In my anguish upon finishing, I posted an Instagram story saying I think everyone who eats meat should read this book. Outside polemical Insta content, I actually do not want to tell anyone what they should do. But if you want to learn more about how the animals get onto your plate, it’s a good start.
Other readings on farming
For a vignette of other industries, I recommend these papers by Dinesh Wadiwel on chicken and fish, respectively, and this video lecture on pigs (starts at 02:44). They are pretty theoretical but you can also skip around for the descriptions.
If you want to go deeper, The War Against Animals, also by Wadiwel, is a favourite. I come back to it again and again.
Beyond farming, Saving Animals: Multispecies Ecologies of Rescue and Care by Elan Abrell, is one of the few ethnographic books on sanctuaries (in fact the only one I could find, but I never assume I have found everything). Most are written by the sanctuary workers themselves. As such, it includes good critiques and was influential in my own thinking and research at the sanctuary.
Allowed to Grow Old by Isa Leshko
A photography book with a few essays interspersed. Read this as a palate cleanser from the horrors of all the others.
The images of old farmed animals are beautiful and emotional. How rarely we see these animals even as mature adults, much less elderly. Leshko presents them with dignity.
It reminds me of the 22-year-old cows at my research site, who I am low-key in love with.
Space Crone by Ursula K. Le Guin
A collection of short stories, essays and talks. I had very high expectations for this, slightly dashed by the fact that I had already read several of the stories in other books earlier this year. That, and I’m not totally convinced that a talk transcript makes for a good essay.
Nevertheless, I enjoyed quite a few of the essays and the excerpt from Always Coming Home prompted me to buy the book last weekend.
Rememberings by Sinéad O'Connor
There are very few times I think an audiobook provides a better experience than reading a physical copy. One of them is when the author is also the narrator (for example, Arundhati Roy reading The Ministry of Utmost Happiness).
Listening to Sinéad read this was very special. Her death hit me harder than I expected. Listening to her say she’s looking forward to growing old, a few days after she died, was a gut punch. Her story is harrowing, but she is also extremely funny. This feature on her music is also great.

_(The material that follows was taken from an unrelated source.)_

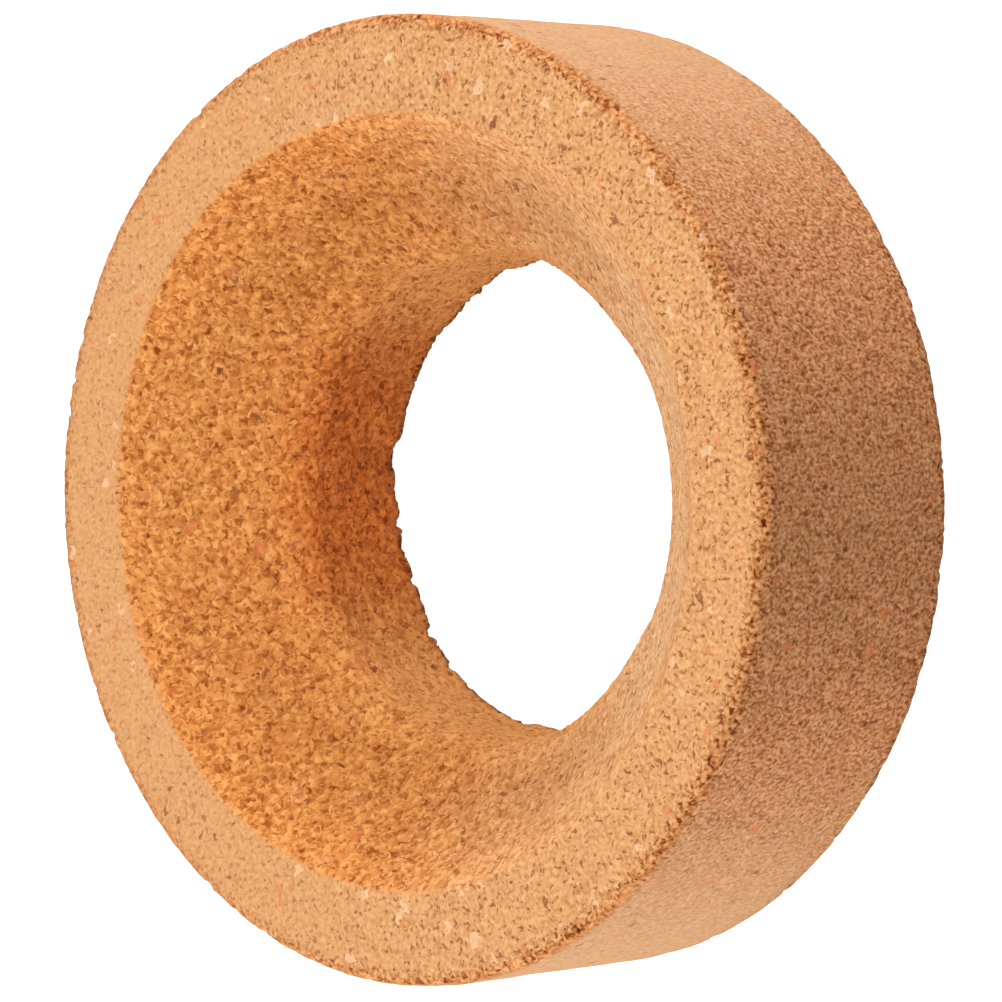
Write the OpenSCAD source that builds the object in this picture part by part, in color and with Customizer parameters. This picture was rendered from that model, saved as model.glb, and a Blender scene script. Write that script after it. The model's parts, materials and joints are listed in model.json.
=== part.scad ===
// Cork ring that holds a round-bottomed flask upright on a bench.
// One piece of pressed cork granules: a flat back face, a straight bore, and a
// conical seat that opens from the bore to a flat rim.
// Millimetres. The ring lies on its flat back face at z = 0, with its axis on +Z.

/* [Ring] */
// Diameter across the outer wall
outer_d = 140; // [115:1:200]
// Height from the back face to the rim
height = 40; // [30:1:80]

/* [Bore and seat] */
// Diameter of the straight bore
bore_d = 73; // [40:1:100]
// Width of the flat rim between the seat and the outer wall
rim_w = 13; // [5:0.5:30]
// Depth of the conical seat, from the rim down to the bore
seat_depth = 20; // [6:1:32]

/* [Rounded edges] */
// Radius of the rim's outer edge
rim_edge_r = 1.5; // [0.3:0.1:4]
// Radius of the edge where the rim turns down into the seat
mouth_edge_r = 1.2; // [0.3:0.1:6]
// Radius of the blend where the seat turns down into the bore
throat_edge_r = 4; // [0.3:0.1:10]
// Radius of the bore's edge at the back face
bore_edge_r = 0.5; // [0.2:0.1:4]
// Radius of the back face's outer edge
foot_edge_r = 1.5; // [0.3:0.1:4]

/* [Hidden] */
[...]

If the fiction theme that stood out in the last roundup was magick, this time it’s historical fiction. These three were audiobooks I randomly found on Libby. Love a library for some serendipitous finds.
When Nietzsche Wept by Irvin D. Yalom, chosen solely for the title. I’m on a bit of a Nietzsche kick. Most of the book is Nietzsche in conversation with a doctor. Freud makes an appearance. I am not a Nietzsche scholar, so who knows how accurate the representations of his philosophies are, but the book was very entertaining.
Black Butterflies by Priscilla Morris traces the story of an artist who is stuck in Sarajevo in spring 1992, without her family. But she is not alone, for it is a story about finding and making community. I never feel like I know enough of any histories, the Sarajevo siege is no exception, and so found it very compelling to read alongside an open Wikipedia tab.
The Parisian by Isabella Hammad is not, in fact, about a Parisian but about a young Palestinian man who studies in Paris during WWI and then returns to his hometown of Nablus. It’s quite long, perhaps slightly unnecessarily so, and very meandering. But it is powerful to read about daily life in Palestine before annexation and occupation and the descriptions are beautiful and expansive.